Please copy the lines below exactly, from the first one through the line showing "LEG_BEARINGS, *joined(pair), paint)".

* Data block:

☆ ☆ ☆ ☆

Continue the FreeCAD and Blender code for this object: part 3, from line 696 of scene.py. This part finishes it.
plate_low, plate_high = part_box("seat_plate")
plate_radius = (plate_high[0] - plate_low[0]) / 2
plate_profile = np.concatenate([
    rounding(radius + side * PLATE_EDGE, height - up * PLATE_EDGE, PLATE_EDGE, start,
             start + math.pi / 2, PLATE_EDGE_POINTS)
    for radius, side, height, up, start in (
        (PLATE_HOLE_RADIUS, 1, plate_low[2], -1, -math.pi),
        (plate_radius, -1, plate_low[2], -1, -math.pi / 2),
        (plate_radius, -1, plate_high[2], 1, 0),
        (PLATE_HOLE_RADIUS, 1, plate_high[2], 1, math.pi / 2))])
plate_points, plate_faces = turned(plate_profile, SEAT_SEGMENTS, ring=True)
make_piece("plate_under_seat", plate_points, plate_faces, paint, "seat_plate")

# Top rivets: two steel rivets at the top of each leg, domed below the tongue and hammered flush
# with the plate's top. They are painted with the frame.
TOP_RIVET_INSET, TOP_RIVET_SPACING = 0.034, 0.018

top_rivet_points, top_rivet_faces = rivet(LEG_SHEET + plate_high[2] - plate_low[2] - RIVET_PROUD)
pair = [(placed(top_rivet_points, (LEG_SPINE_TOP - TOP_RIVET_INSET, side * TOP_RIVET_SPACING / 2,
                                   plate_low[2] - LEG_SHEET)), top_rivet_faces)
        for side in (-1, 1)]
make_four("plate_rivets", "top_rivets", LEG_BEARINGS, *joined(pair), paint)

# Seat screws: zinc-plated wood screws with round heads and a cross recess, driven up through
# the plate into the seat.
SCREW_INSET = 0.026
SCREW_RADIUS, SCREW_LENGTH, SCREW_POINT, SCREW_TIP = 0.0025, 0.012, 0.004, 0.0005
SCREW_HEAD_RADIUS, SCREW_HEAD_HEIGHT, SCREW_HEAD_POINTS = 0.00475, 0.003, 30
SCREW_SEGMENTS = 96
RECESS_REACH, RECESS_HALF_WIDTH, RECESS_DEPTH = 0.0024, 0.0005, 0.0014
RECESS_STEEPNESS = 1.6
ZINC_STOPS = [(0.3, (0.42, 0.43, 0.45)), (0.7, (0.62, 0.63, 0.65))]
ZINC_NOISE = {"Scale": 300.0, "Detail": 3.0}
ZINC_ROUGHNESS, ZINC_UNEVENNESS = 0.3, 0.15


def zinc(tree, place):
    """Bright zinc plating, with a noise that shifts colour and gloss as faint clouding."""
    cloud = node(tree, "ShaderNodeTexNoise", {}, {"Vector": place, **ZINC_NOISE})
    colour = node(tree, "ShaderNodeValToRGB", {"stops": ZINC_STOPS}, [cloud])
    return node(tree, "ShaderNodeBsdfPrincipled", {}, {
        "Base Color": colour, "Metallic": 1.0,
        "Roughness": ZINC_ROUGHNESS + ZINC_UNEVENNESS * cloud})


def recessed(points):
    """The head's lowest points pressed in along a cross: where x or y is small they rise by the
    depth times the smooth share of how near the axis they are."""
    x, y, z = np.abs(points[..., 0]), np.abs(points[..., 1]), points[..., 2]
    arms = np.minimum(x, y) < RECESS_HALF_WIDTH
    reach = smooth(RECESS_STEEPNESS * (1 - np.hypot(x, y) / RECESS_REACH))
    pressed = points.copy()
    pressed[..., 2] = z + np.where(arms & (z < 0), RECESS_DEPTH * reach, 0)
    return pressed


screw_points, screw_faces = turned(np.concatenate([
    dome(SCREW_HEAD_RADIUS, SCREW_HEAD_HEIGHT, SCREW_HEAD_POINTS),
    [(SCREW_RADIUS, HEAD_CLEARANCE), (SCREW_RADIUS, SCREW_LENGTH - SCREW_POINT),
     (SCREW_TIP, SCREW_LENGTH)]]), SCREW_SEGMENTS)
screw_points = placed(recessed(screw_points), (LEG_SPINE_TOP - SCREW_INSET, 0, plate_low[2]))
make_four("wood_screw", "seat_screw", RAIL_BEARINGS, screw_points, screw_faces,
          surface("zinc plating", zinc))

☆ ☆ ☆ ☆

* Task output:
Continue the FreeCAD and Blender code for this object: part 3, from line 696 of scene.py. This part finishes it.
plate_low, plate_high = part_box("seat_plate")
plate_radius = (plate_high[0] - plate_low[0]) / 2
plate_profile = np.concatenate([
    rounding(radius + side * PLATE_EDGE, height - up * PLATE_EDGE, PLATE_EDGE, start,
             start + math.pi / 2, PLATE_EDGE_POINTS)
    for radius, side, height, up, start in (
        (PLATE_HOLE_RADIUS, 1, plate_low[2], -1, -math.pi),
        (plate_radius, -1, plate_low[2], -1, -math.pi / 2),
        (plate_radius, -1, plate_high[2], 1, 0),
        (PLATE_HOLE_RADIUS, 1, plate_high[2], 1, math.pi / 2))])
plate_points, plate_faces = turned(plate_profile, SEAT_SEGMENTS, ring=True)
make_piece("plate_under_seat", plate_points, plate_faces, paint, "seat_plate")

# Top rivets: two steel rivets at the top of each leg, domed below the tongue and hammered flush
# with the plate's top. They are painted with the frame.
TOP_RIVET_INSET, TOP_RIVET_SPACING = 0.034, 0.018

top_rivet_points, top_rivet_faces = rivet(LEG_SHEET + plate_high[2] - plate_low[2] - RIVET_PROUD)
pair = [(placed(top_rivet_points, (LEG_SPINE_TOP - TOP_RIVET_INSET, side * TOP_RIVET_SPACING / 2,
                                   plate_low[2] - LEG_SHEET)), top_rivet_faces)
        for side in (-1, 1)]
make_four("plate_rivets", "top_rivets", LEG_BEARINGS, *joined(pair), paint)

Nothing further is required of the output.